At the same time, he became enamored with a compact disc that featured Mehta leading the Israel Philharmonic in Gustav Mahler’s Second Symphony. He played it so many times that it got scratched.

“I vividly remember seeing his face on the cover of that recording,” Patel said. “We talk about representation mattering, and that was an important thing for me back then — to see somebody who came from a background similar to my own.”

Patel became fascinated with conducting while listening to that album and others that his music teachers shared with him.

He also attended performances whenever he could of the Detroit Symphony, an hour away, meeting there with friends from Interlochen.

“That, for me, was beginning of my interest in symphonic music,” he said. “And, by the time I got to college, I knew that’s what I wanted to do.”  

He went on to obtain his bachelor’s and master’s degrees in music from the University of Michigan, spending summers in European masterclasses with such famed maestros as Bernard Haitink, Kurt Masur and Gianandrea Noseda.

“I felt like that was in so many ways a post-graduate kind of experience,” he said, “going to learn from some of the greats in the profession and how they did it.”

In 2014-15, Patel took part in Chicago Sinfonietta’s Project Inclusion — now known as the Freeman Fellowship Program — a mentorship program for budding musicians from diverse backgrounds. 

After working as associate conductor of the San Diego Symphony from 2015 to 2019, he was named  artistic director of the San Diego Youth Symphony last May.

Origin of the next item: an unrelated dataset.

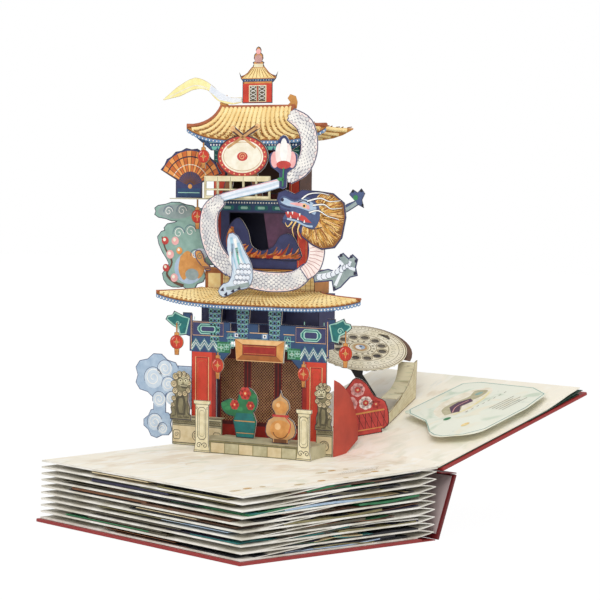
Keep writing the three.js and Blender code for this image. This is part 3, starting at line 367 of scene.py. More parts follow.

He conducts two of the organization’s 13 ensembles and provides guidance for its other activities, including early childhood education. 

Patel doesn’t rule out the possibility of leading a professional orchestra some day but said he is content with the current state of his musical activities. 

“I’m lucky enough that I’m able to have one foot in each world,” he said. “I travel around and work with professional orchestras. But I also have the great ability to share not only what I know with young musicians but also learn from what they have to share.”